I have a dataset "banks" where if I do a groupby on a column name "jobs" to check counts in each category,I could find the following:
index | jobs | count |
---|---|---|
0 | adnin. | 478 |
1 | blue-collar | 946 |
2 | entrepreneur | 168 |
3 | housemaid | 112 |
4 | management | 969 |
5 | retired | 230 |
6 | self-employed | 183 |
7 | services | 417 |
8 | student | 84 |
9 | technician. | 768 |
I've also added first 3 lines of the dataset I am using: age,job,marital,education,default,balance,housing,loan,contact,day,month,duration,campaign,pdays,previous,poutcome,y 30,unemployed,married,primary,no,1787,no,no,cellular,19,oct,79,1,-1,0,unknown,no 33,services,married,secondary,no,4789,yes,yes,cellular,11,may,220,1,339,4,failure,no 35,management,single,tertiary,no,1350,yes,no,cellular,16,apr,185,1,330,1,failure,no
My intention is to create a small function which I can use for other columns as well hence I tried to create a function using "dfply" package.
import pandas as pd
import dfply
from dfply import *
#creating the function
@dfpipe
def woe_iv(df,variable):
step1=df>>group_by(X.variable)>>summarize(COUNT=X.variable.count())
return step1
#invoking the function
banks>>woe_iv(X.job)
However, this piece of code is giving me an error stating below:
@dfpipe
def woe_iv(df,variable):
step1=df>>group_by(X.variable)>>summarize(COUNT=X.variable.count())
return step1
banks>>woe_iv(X.job)
Traceback (most recent call last):
File "<ipython-input-46-d851aeac1927>", line 7, in <module>
banks>>woe_iv(X.job)
File "/opt/anaconda3/lib/python3.8/site-packages/dfply/base.py", line 142, in __rrshift__
result = self.function(other_copy)
File "/opt/anaconda3/lib/python3.8/site-packages/dfply/base.py", line 149, in <lambda>
return pipe(lambda x: self.function(x, *args, **kwargs))

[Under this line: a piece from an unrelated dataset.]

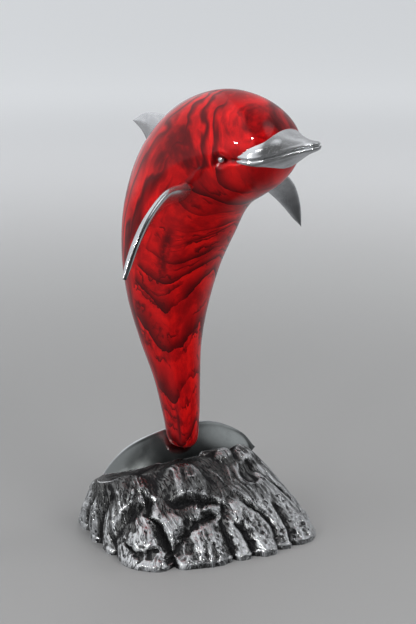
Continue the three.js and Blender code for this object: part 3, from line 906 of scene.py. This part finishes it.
def rock_grid(degrees, share):
    """The rock's side, from its rim at share 0 to its crest at share 1."""
    cos, sin = np.cos(np.radians(degrees)), np.sin(np.radians(degrees))
    reach = (np.abs(cos) / (ROCK_WIDTH / 2)) ** CORNER + (np.abs(sin) / (ROCK_DEPTH / 2)) ** CORNER
    reach = reach ** (-1 / CORNER)
    crest_x = SEAT[0] + cos * FLUKE_SPAN * np.where(cos < 0, CREST_LEFT, CREST_RIGHT)
    crest_y = SEAT[1] + CREST_BACK + sin * CREST_DEPTH
    x = reach * cos * (1 - share) + crest_x * share
    y = reach * sin * (1 - share) + crest_y * share
    off = (x - SEAT[0]) / (FLUKE_SPAN / 2)
    crest = ROCK_HEIGHT + CREST_RISE * off - CREST_ARCH * off * off
    z = ROCK_LIP + (crest - ROCK_LIP) * (1 - (1 - share) ** SLOPE_POWER)
    lift = carving(degrees, share)
    bosses = 0
    for middle_x, middle_y, radius, rise in BOSSES:
        inside = 1 - ((x / ROCK_WIDTH - middle_x) ** 2 + (y / ROCK_WIDTH - middle_y) ** 2) / radius**2
        bosses = bosses + SWELL_RISE * rise * dome(inside)
    x = x + cos * lift * (1 - share) * SIDE_SWELL
    y = y + sin * lift * (1 - share) * SIDE_SWELL
    return np.stack([x, y, z + lift * share + bosses], axis=-1)


def hashed(points, seed):
    """A fixed random number from 0 to 1 for each whole point."""
    mixed = np.sin(points @ np.array([127.1, 311.7, 74.7]) + seed * 17.3) * 43758.5453
    return mixed - np.floor(mixed)


def noise(points, seed):
    """Smooth noise from -1 to 1."""
    base = np.floor(points)
    part = points - base
    part = part * part * (3 - 2 * part)
    total = 0
    for corner in np.ndindex(2, 2, 2):
        weight = np.prod(np.where(np.array(corner) == 1, part, 1 - part), axis=-1)
        total = total + weight * hashed(base + np.array(corner), seed)
    return 2 * total - 1


def relief(grid, degrees, share):
    """Folds that run down the sides, bend and part, with finer ones between them, and pits near the foot."""
    turn = np.radians(degrees)
    bend = np.stack([noise(grid / 21, seed) for seed in (11, 12, 13)], axis=-1)

    def laid(around, up, bent):
        straight = np.broadcast_arrays(np.cos(turn) * around, np.sin(turn) * around, share * up)
        return np.stack(straight, axis=-1) + bent * bend

    spot = laid(11, 2.6, 0.9)
    broad = 1 - np.abs(noise(spot, 1) + 0.35 * noise(spot * [2.3, 2.3, 1.8], 2))
    spot = laid(30, 6, 1.8)
    narrow = 1 - np.abs(noise(spot, 3) + 0.4 * noise(spot * 2.1, 7))
    lump = noise(grid / 9, 4) + 0.5 * noise(grid / 4.5, 5)
    pits = np.maximum(noise(grid / 3.6, 8) + 0.3 * noise(grid / 1.9, 9) - 0.15, 0)
    foot = 1 - smooth(0.1, 0.45, share)
    rise = FOLD_HEIGHT * (broad - 0.62) + FINE_FOLD_HEIGHT * (narrow - 0.62) + LUMP_HEIGHT * lump
    return (rise - PIT_DEPTH * pits * foot - 0.1 * pits) * (1 - smooth(0.8, 1.0, share))


def blur(values, times):
    for _ in range(times):
        rolled = (np.roll(values, 1, 1) + np.roll(values, -1, 1)) / 2
        lengthwise = values.copy()
        lengthwise[1:-1] = (values[2:] + values[:-2]) / 2
        values = (2 * values + 3 * rolled + 3 * lengthwise) / 8
    return values


def rock_fields(grid, degrees, share):
    """How sunken each point of the rock is, darker towards the crest, with painted shade on the left and a
    painted highlight on the right, and the rock's side laid out for its engraved lines.
    """
    outward = normals_of(grid, (0, 1))

    def depth(rounds):
        return ((blur(grid, int(rounds * FINE**2)) - grid) * outward).sum(2)

    # The rock is darker towards the crest; painted shade darkens its left side, and a painted highlight lightens
    # its right side.
    rightward = (1 - np.cos(np.radians(degrees - 190))) / 2
    hollow_and_shade = 0.42 + depth(CLOSE_ROUNDS) / CLOSE_DEPTH + depth(WIDE_ROUNDS) / WIDE_DEPTH
    hollow_and_shade = hollow_and_shade + 0.18 * smooth(0.35, 0.75, share) + 0.12 * (1 - rightward) - 0.14 * rightward
    carve = np.broadcast_arrays(np.radians(degrees) * 0.09, share * 0.09, 0 * share)
    return {"hollow_and_shade": np.clip(hollow_and_shade, -0.2, 1.2), "carve": np.stack(carve, axis=-1)}


def make_rock():
    rings, sides = fine(ROCK_MESH)
    degrees = (np.arange(sides) * 360 / sides - 180)[None, :]
    share = np.linspace(0, 1, rings + 1)[:, None]
    grid = rock_grid(degrees, share)
    grid = grid + normals_of(grid, (0, 1)) * relief(grid, degrees, share)[..., None]
    grid[0, :, 2] = ROCK_LIP
    floor_ring = grid[:1].copy()
    floor_ring[..., 2] = 0
    top = np.array([SEAT[0], SEAT[1] + CREST_BACK, ROCK_HEIGHT + 2])
    inner = [grid[-1:] + (top - grid[-1:]) * part for part in INNER_RINGS]
    grid = np.concatenate([floor_ring, grid, *inner])
    share = np.concatenate([[[0]], share, [[1.0]] * len(inner)])
    underside = np.array([SEAT[0], SEAT[1], 0.0])
    return skin("rock_casting", grid, underside, top, [ROCK], 0, rock_fields(grid, degrees, share))


rock = make_rock()
fluke_pocket = fin("pocket", *fluke_edges(), FLUKE_THICK, FLUKE_POCKET_MESH, grow=SEAT_CLEARANCE)
merge(rock, fluke_pocket, "DIFFERENCE")
tail_pocket = fin("pocket", *edges(BODY), TAIL_POCKET_MESH, grow=SEAT_CLEARANCE, crowded=0.85)
merge(rock, tail_pocket, "DIFFERENCE")
# The pockets' walls have the rock's finish.
rock.data.materials.clear()
rock.data.materials.append(ROCK)
rock.data.polygons.foreach_set("material_index", np.zeros(len(rock.data.polygons), np.int32))

SHARP_ANGLE = math.radians(62)
for item in (dolphin, rock):
    item.data.shade_smooth()
    item.data.set_sharp_from_angle(angle=SHARP_ANGLE)
    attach(item, "root")
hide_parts("dolphin")
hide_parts("rock_base")

# ---------------------------------------------------------------- floor and light

FLOOR_RADII, FLOOR_SIDES = (0.5, 2, 6, 16), 96


def floor_material():
    made, n = material("floor_with_painted_glow")
    away = n.vector_math("LENGTH", {0: n.add("ShaderNodeTexCoord", out="Object")}, out=1)
    # Darker near the middle; far out a painted glow (the emission) lightens it.
    n.surface(
        {
            "Base Color": n.mix(n.range(away, 0.3, 2.5), rgb(0.235, 0.235, 0.233), rgb(0.58, 0.585, 0.59)),
            "Roughness": 0.6,
            "Emission Color": rgb(0.95, 0.98, 1),
            "Emission Strength": n.range(away, 1.2, 4.0, 0.0, 0.27),
        }
    )
    return made


def make_floor():
    """A flat round floor, far wider than the view, darker near the middle and pale far out under a painted glow.
    Gloss doesn't mirror it.
    """
    turn = circle(FLOOR_SIDES)
    rings = [np.stack([radius * np.cos(turn), radius * np.sin(turn), 0 * turn], 1) for radius in FLOOR_RADII]
    points = np.vstack([*rings, [[0, 0, 0]]])
    faces = [(len(points) - 1, i, (i + 1) % FLOOR_SIDES) for i in range(FLOOR_SIDES)]
    for base in range(0, (len(rings) - 1) * FLOOR_SIDES, FLOOR_SIDES):
        for i in range(FLOOR_SIDES):
            here, there = base + i, base + (i + 1) % FLOOR_SIDES
            faces.append((here, here + FLOOR_SIDES, there + FLOOR_SIDES, there))
    mesh = bpy.data.meshes.new("floor")
    mesh.from_pydata(points.tolist(), [], faces)
    mesh.materials.append(floor_material())
    mesh.shade_smooth()
    item = bpy.data.objects.new("floor", mesh)
    scene.collection.objects.link(item)
    item.visible_glossy = False


def studio_world():
    """Soft light from the left and from behind, little from the right and the front, and a soft ceiling."""
    world = bpy.data.worlds.new("studio")
    world.use_nodes = True
    n = Nodes(world.node_tree)
    way = n.add("ShaderNodeTexCoord", out="Generated")
    x, y, z = n.split(way)
    left = n.math("MULTIPLY_ADD", x, -0.906, n.times(y, 0.423))
    behind = n.math("MULTIPLY_ADD", x, 0.423, n.times(y, 0.906))
    upright = n.most(n.range(left, -0.02, 0.16, 0.02, 0.66), n.range(behind, -0.1, 0.6, 0.02, 0.38))
    below = n.range(n.most(left, behind), -0.2, 0.5, 0.08, 0.30)
    glow = n.mix(n.range(z, -0.12, -0.02, 1.0, 0.0), upright, below, "FLOAT")
    glow = n.math("ADD", glow, n.range(z, 0.5, 1.0, 0.0, 0.16))
    # A tall soft window to the right.
    toward = n.vector_math("DOT_PRODUCT", {0: way, 1: (0.61, -0.395, 0.687)}, out=1)
    glow = n.math("ADD", glow, n.range(toward, 0.93, 0.995, 0.0, 1.0))
    shade = n.add("ShaderNodeBackground", {"Color": rgb(0.97, 0.985, 1.02), "Strength": glow})
    n.add("ShaderNodeOutputWorld", {"Surface": shade})
    return world


def soft_box(name, place_at, aim, size, power, mirrored=True):
    """A lamp that is a pale panel. One that isn't mirrored gives light alone."""
    light = bpy.data.lights.new(name, "AREA")
    light.shape = "RECTANGLE"
    light.size, light.size_y = size
    light.energy = power
    item = bpy.data.objects.new(name, light)
    item.location = place_at
    item.rotation_euler = (Vector(aim) - Vector(place_at)).to_track_quat("-Z", "Y").to_euler()
    item.visible_glossy = mirrored
    scene.collection.objects.link(item)


make_floor()
scene.world = studio_world()
soft_box("panel_left", (-1.7, 0.2, 1.0), (0, 0, 0.2), (1.6, 1.6), 12, False)
soft_box("ceiling", (0.2, -0.2, 2.4), (0, 0, 0), (2.4, 2.4), 29, False)
soft_box("fill_front", (0.7, -2.0, 1.4), (0, 0, 0.25), (1.2, 1.2), 26, False)
soft_box("lamp_left", (-1.418, -0.968, 0.72), (0, 0, 0.35), (0.12, 0.08), 3)
soft_box("lamp_front", (-0.735, -1.346, 1.267), (0, 0, 0.35), (0.10, 0.10), 2.5)
soft_box("window_right", (1.8, -0.2, 1.2), (0, 0, 0.25), (0.35, 1.2), 6, False)
soft_box("window_back", (0.9, 1.6, 1.6), (0, 0, 0.2), (1.2, 0.6), 8, False)

scene.view_settings.view_transform = "Standard"
scene.view_settings.look = "None"
scene.view_settings.exposure = 0.25
scene.view_settings.gamma = 0.88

File "/opt/anaconda3/lib/python3.8/site-packages/dfply/base.py", line 329, in __call__
return self.function(*args, **kwargs)
File "/opt/anaconda3/lib/python3.8/site-packages/dfply/base.py", line 282, in __call__
return self.function(df, *args, **kwargs)
File "<ipython-input-46-d851aeac1927>", line 5, in woe_iv
step1=df>>group_by(X.variable)>>summarize(COUNT=X.variable.count())
File "/opt/anaconda3/lib/python3.8/site-packages/dfply/base.py", line 142, in __rrshift__
result = self.function(other_copy)
File "/opt/anaconda3/lib/python3.8/site-packages/dfply/base.py", line 149, in <lambda>
return pipe(lambda x: self.function(x, *args, **kwargs))
File "/opt/anaconda3/lib/python3.8/site-packages/dfply/base.py", line 279, in __call__
args = self._recursive_arg_eval(df, args[1:])
File "/opt/anaconda3/lib/python3.8/site-packages/dfply/base.py", line 241, in _recursive_arg_eval
return [
File "/opt/anaconda3/lib/python3.8/site-packages/dfply/base.py", line 242, in <listcomp>
self._symbolic_to_label(df, a) if i in eval_as_label
File "/opt/anaconda3/lib/python3.8/site-packages/dfply/base.py", line 231, in _symbolic_to_label
return self._evaluator_loop(df, arg, self._evaluate_label)
File "/opt/anaconda3/lib/python3.8/site-packages/dfply/base.py", line 225, in _evaluator_loop
return eval_func(df, arg)
File "/opt/anaconda3/lib/python3.8/site-packages/dfply/base.py", line 181, in _evaluate_label
arg = self._evaluate(df, arg)
File "/opt/anaconda3/lib/python3.8/site-packages/dfply/base.py", line 175, in _evaluate
arg = arg.evaluate(df)
File "/opt/anaconda3/lib/python3.8/site-packages/dfply/base.py", line 71, in evaluate
return self.function(context)
File "/opt/anaconda3/lib/python3.8/site-packages/dfply/base.py", line 74, in <lambda>
return Intention(lambda x: getattr(self.function(x), attribute),
File "/opt/anaconda3/lib/python3.8/site-packages/pandas/core/generic.py", line 5139, in __getattr__
return object.__getattribute__(self, name)
AttributeError: 'DataFrame' object has no attribute 'variable'
Let me know if I am missing on something.